**GIVEN INSTRUCTION:**
Extract all of the data and reproduce it precisely.

=== RECORDED INFORMATION ===

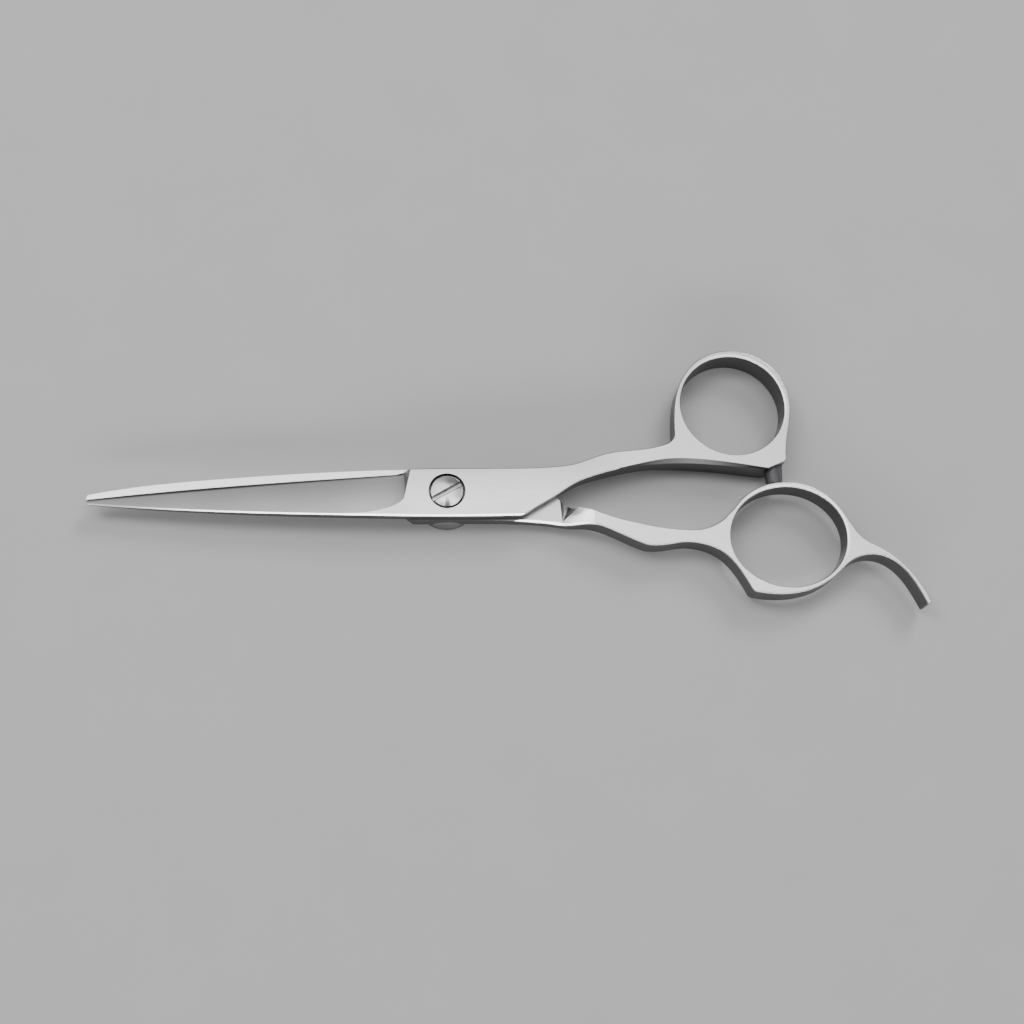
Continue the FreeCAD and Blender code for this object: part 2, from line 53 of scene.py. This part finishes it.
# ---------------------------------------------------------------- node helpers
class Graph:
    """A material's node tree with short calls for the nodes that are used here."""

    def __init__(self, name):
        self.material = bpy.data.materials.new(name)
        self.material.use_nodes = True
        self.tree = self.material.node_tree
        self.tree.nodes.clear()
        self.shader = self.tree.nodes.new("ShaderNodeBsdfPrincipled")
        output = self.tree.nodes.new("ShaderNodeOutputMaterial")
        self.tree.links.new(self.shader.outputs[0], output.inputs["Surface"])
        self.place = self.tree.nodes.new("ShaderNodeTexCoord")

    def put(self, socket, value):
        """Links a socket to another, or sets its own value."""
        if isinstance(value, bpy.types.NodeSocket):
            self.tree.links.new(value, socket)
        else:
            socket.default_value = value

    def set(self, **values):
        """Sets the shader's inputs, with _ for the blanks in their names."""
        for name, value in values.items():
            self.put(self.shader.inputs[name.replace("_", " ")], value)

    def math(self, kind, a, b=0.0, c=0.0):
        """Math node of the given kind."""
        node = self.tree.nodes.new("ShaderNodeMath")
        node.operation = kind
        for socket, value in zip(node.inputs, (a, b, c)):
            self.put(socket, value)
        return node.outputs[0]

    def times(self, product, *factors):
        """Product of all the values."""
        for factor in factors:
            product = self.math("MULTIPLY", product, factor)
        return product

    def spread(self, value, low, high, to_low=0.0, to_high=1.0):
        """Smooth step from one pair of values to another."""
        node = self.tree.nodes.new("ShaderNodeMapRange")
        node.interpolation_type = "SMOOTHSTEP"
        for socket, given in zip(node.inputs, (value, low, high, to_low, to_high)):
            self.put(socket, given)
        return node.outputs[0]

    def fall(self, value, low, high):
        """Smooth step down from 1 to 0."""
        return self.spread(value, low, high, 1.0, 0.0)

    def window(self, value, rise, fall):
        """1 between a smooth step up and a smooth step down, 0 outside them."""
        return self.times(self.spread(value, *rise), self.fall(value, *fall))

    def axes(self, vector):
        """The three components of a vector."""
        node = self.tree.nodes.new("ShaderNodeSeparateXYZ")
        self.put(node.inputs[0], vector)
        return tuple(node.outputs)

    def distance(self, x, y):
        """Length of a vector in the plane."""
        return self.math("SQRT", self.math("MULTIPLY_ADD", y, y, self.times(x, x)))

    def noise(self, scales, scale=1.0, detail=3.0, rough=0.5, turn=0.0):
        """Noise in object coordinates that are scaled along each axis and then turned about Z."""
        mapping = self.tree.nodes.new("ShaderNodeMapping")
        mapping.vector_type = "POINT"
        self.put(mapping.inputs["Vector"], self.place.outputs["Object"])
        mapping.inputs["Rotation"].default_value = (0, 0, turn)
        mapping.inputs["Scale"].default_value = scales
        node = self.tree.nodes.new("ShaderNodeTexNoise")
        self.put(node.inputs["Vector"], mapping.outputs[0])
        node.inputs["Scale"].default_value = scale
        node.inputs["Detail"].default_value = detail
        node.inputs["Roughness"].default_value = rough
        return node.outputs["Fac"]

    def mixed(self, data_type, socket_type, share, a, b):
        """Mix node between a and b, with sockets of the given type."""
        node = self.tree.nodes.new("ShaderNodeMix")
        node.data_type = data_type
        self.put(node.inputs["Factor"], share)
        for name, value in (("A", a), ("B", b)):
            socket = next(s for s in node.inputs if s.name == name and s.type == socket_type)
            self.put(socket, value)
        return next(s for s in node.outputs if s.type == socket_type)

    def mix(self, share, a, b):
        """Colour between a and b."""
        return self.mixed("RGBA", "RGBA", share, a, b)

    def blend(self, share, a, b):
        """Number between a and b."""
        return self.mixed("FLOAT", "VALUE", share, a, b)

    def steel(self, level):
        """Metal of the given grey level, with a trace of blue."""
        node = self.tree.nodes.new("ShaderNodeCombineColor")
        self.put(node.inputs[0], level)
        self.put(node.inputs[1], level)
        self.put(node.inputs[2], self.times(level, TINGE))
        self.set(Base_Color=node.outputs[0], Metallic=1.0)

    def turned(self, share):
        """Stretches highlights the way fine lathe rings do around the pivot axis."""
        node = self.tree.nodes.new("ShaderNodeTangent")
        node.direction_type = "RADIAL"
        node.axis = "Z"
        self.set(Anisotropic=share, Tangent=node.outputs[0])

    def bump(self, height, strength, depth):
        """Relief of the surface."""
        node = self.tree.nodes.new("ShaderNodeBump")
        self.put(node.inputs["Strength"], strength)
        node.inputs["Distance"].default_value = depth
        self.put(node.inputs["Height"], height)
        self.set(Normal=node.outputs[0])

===

**EXERCISE RESPONSE:**
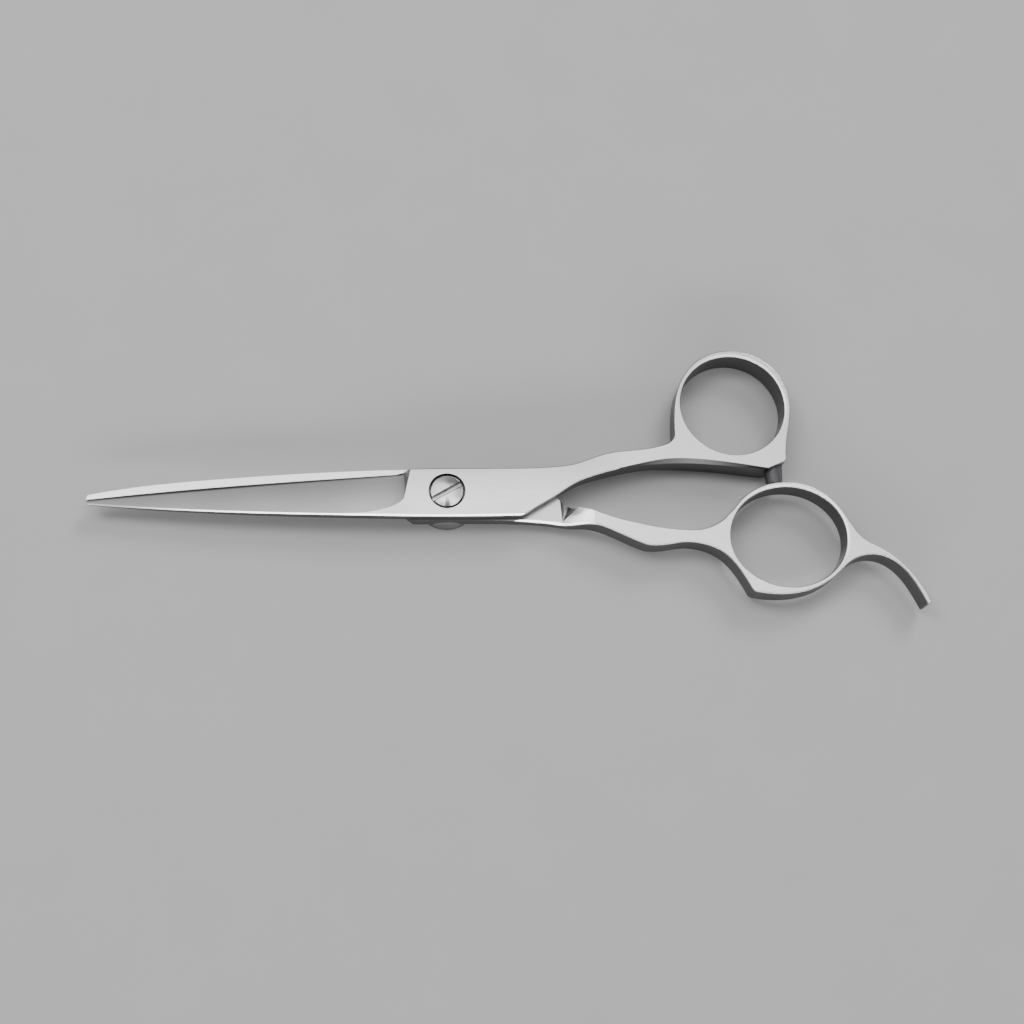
Continue the FreeCAD and Blender code for this object: part 2, from line 53 of scene.py. This part finishes it.
# ---------------------------------------------------------------- node helpers
class Graph:
    """A material's node tree with short calls for the nodes that are used here."""

    def __init__(self, name):
        self.material = bpy.data.materials.new(name)
        self.material.use_nodes = True
        self.tree = self.material.node_tree
        self.tree.nodes.clear()
        self.shader = self.tree.nodes.new("ShaderNodeBsdfPrincipled")
        output = self.tree.nodes.new("ShaderNodeOutputMaterial")
        self.tree.links.new(self.shader.outputs[0], output.inputs["Surface"])
        self.place = self.tree.nodes.new("ShaderNodeTexCoord")

    def put(self, socket, value):
        """Links a socket to another, or sets its own value."""
        if isinstance(value, bpy.types.NodeSocket):
            self.tree.links.new(value, socket)
        else:
            socket.default_value = value

    def set(self, **values):
        """Sets the shader's inputs, with _ for the blanks in their names."""
        for name, value in values.items():
            self.put(self.shader.inputs[name.replace("_", " ")], value)

    def math(self, kind, a, b=0.0, c=0.0):
        """Math node of the given kind."""
        node = self.tree.nodes.new("ShaderNodeMath")
        node.operation = kind
        for socket, value in zip(node.inputs, (a, b, c)):
            self.put(socket, value)
        return node.outputs[0]

    def times(self, product, *factors):
        """Product of all the values."""
        for factor in factors:
            product = self.math("MULTIPLY", product, factor)
        return product

    def spread(self, value, low, high, to_low=0.0, to_high=1.0):
        """Smooth step from one pair of values to another."""
        node = self.tree.nodes.new("ShaderNodeMapRange")
        node.interpolation_type = "SMOOTHSTEP"
        for socket, given in zip(node.inputs, (value, low, high, to_low, to_high)):
            self.put(socket, given)
        return node.outputs[0]

    def fall(self, value, low, high):
        """Smooth step down from 1 to 0."""
        return self.spread(value, low, high, 1.0, 0.0)

    def window(self, value, rise, fall):
        """1 between a smooth step up and a smooth step down, 0 outside them."""
        return self.times(self.spread(value, *rise), self.fall(value, *fall))

    def axes(self, vector):
        """The three components of a vector."""
        node = self.tree.nodes.new("ShaderNodeSeparateXYZ")
        self.put(node.inputs[0], vector)
        return tuple(node.outputs)

    def distance(self, x, y):
        """Length of a vector in the plane."""
        return self.math("SQRT", self.math("MULTIPLY_ADD", y, y, self.times(x, x)))

    def noise(self, scales, scale=1.0, detail=3.0, rough=0.5, turn=0.0):
        """Noise in object coordinates that are scaled along each axis and then turned about Z."""
        mapping = self.tree.nodes.new("ShaderNodeMapping")
        mapping.vector_type = "POINT"
        self.put(mapping.inputs["Vector"], self.place.outputs["Object"])
        mapping.inputs["Rotation"].default_value = (0, 0, turn)
        mapping.inputs["Scale"].default_value = scales
        node = self.tree.nodes.new("ShaderNodeTexNoise")
        self.put(node.inputs["Vector"], mapping.outputs[0])
        node.inputs["Scale"].default_value = scale
        node.inputs["Detail"].default_value = detail
        node.inputs["Roughness"].default_value = rough
        return node.outputs["Fac"]

    def mixed(self, data_type, socket_type, share, a, b):
        """Mix node between a and b, with sockets of the given type."""
        node = self.tree.nodes.new("ShaderNodeMix")
        node.data_type = data_type
        self.put(node.inputs["Factor"], share)
        for name, value in (("A", a), ("B", b)):
            socket = next(s for s in node.inputs if s.name == name and s.type == socket_type)
            self.put(socket, value)
        return next(s for s in node.outputs if s.type == socket_type)

    def mix(self, share, a, b):
        """Colour between a and b."""
        return self.mixed("RGBA", "RGBA", share, a, b)

    def blend(self, share, a, b):
        """Number between a and b."""
        return self.mixed("FLOAT", "VALUE", share, a, b)

    def steel(self, level):
        """Metal of the given grey level, with a trace of blue."""
        node = self.tree.nodes.new("ShaderNodeCombineColor")
        self.put(node.inputs[0], level)
        self.put(node.inputs[1], level)
        self.put(node.inputs[2], self.times(level, TINGE))
        self.set(Base_Color=node.outputs[0], Metallic=1.0)

    def turned(self, share):
        """Stretches highlights the way fine lathe rings do around the pivot axis."""
        node = self.tree.nodes.new("ShaderNodeTangent")
        node.direction_type = "RADIAL"
        node.axis = "Z"
        self.set(Anisotropic=share, Tangent=node.outputs[0])

    def bump(self, height, strength, depth):
        """Relief of the surface."""
        node = self.tree.nodes.new("ShaderNodeBump")
        self.put(node.inputs["Strength"], strength)
        node.inputs["Distance"].default_value = depth
        self.put(node.inputs["Height"], height)
        self.set(Normal=node.outputs[0])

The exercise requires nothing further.